Elsewhere in the team, eyebrows were raised when Cisse was not even on the plane to Moscow as he was apparently unwell. Perhaps he was another of the reported 250+ cases of food poisoning recorded after the Street Spice gourmet festival in Times Square the other weekend? It would explain his lethargic showing against Stoke I suppose, though would not excuse the 90 minutes of abuse meted out by the replica shirted goon who was next to me in my unfamiliar spot in the Milburn Paddock towards the Gallowgate last Sunday. In contrast, there was little debate when Shola didn’t make the starting XI for the game against Anji (or the bench against the Potters, which probably kept Cisse on and indirectly won us the 3 points), even though this meant we’d be playing an unfamiliar 4-6-0 formation.

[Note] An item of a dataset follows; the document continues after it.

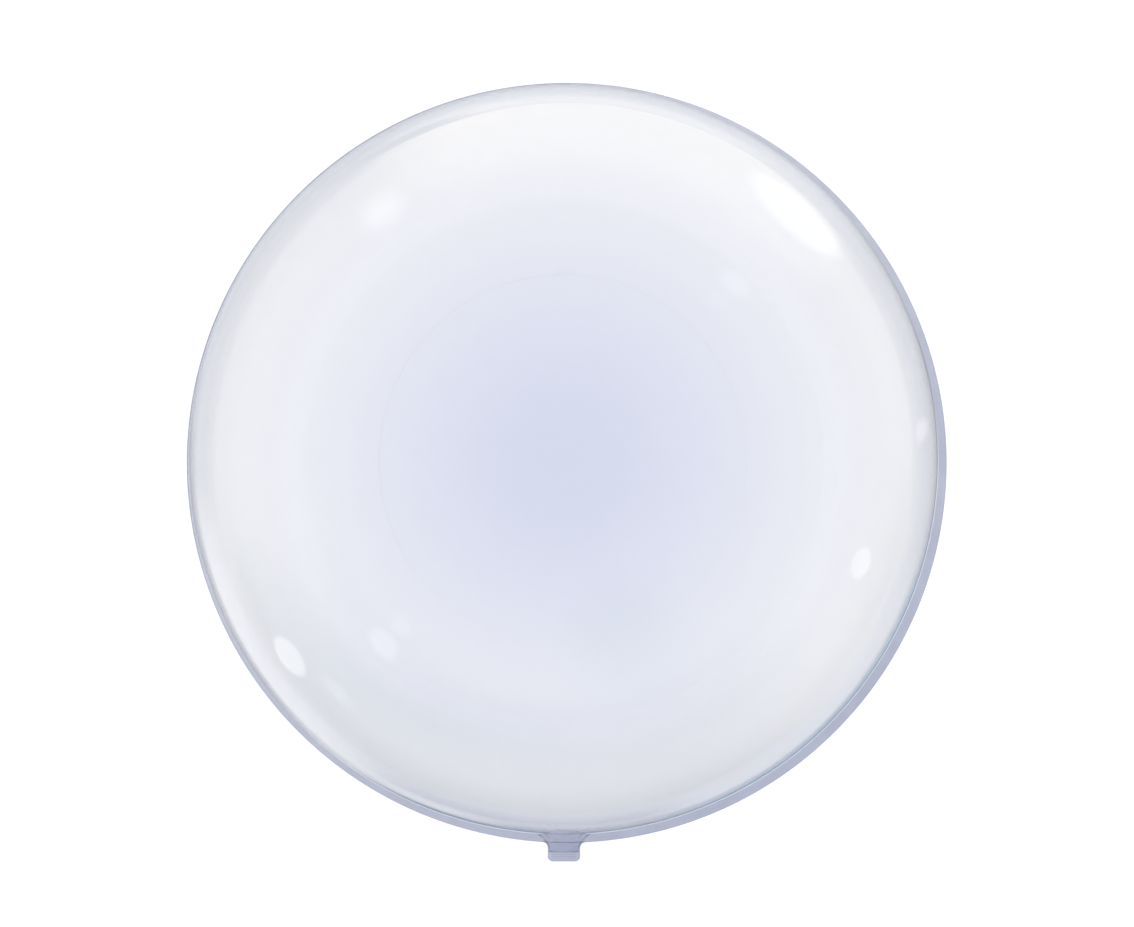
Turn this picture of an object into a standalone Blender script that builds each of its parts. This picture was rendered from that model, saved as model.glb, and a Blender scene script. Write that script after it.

I can’t even face trying to analyse whether Hatem Ben Arfa was the false 9 last Thursday, as I got home well after kick off after cycling in to the teeth of an unyielding breeze the whole length of the Coast Road; indeed the first action I saw was of Willian apparently impersonating James Brown in his defining version of Please Please Please, being led from the pitch in tears and a pashmina (one for the grammarians there).  I did notice that the difference between ESPN and ITV was that the quality of commentary by Beglin and Drury demonstrated a gear shift in quality from the relentlessly banal to the tediously inane.
 

As regards the game and the tactics employed by Newcastle, what I can say is that Haidara and Yanga-Mbiwa were colossi, that if Ben Arfa been match fit, he’d had won the game, that it was no surprise he wasn’t involved against Stoke (regardless of what the on-line conspiracy theorists have to say) and that, dangerous though it is to even think this the day before Anji come calling, I suspect Pardew is back to being a tactical genius again, even if the first half against the Potters saw us out-Stoke Pulis’s loathsome team. I must admit that we were brilliant in the second half; Tiote put one foot wrong the whole game (and a bloody big error it was too) by giving them the penalty that was their only shot, but for the third Premier League home game in a row, we came back from being behind to win the game. The upturn wasn’t just hard graft though; it was inspired substitutions and a sublime pass by Marveaux, second only this season to Cisse’s lay off to Gouffran for the equaliser versus Chelsea, which got us where we needed to be. That shows true grit and determination. Incidentally, I’m not sure about Pardew’s beard, as it looks like he’s been back-packing around Thailand during his gap year; sort it out please.
 
 

The effort the whole team put in to getting that 0-0 in the Lenin Stadium, as well as the win over Stoke on the Sunday, would have made Comrade Ulyanov’s successor, Mr. Vissarionovich Dzhugashvili, a very happy man, in the way the team dug in, much in the manner of Alexey Grigoryevich Stakhanov. In Soviet history and iconography, a Stakhanovite (стахановец) follows the example of Aleksei Grigorievich Stakhanov, employing hard work or Taylorist efficiencies to over-achieve at work. The Stakhanovite movement began during the second 5-year plan in 1935 as a new stage of the socialist competition and was named after Aleksei Stakhanov, who had mined 102 tons of coal in less than 6 hours (14 times his quota). However, his record would soon be "broken" by his followers. On February 1, 1936, it was reported that Nikita Izotov had mined 607 tons of coal in a single shift. If Newcastle United can overcome Anji and reach the quarter finals of the Europa League, it will have been as a result of Izotovite Labours. You can quote me on that.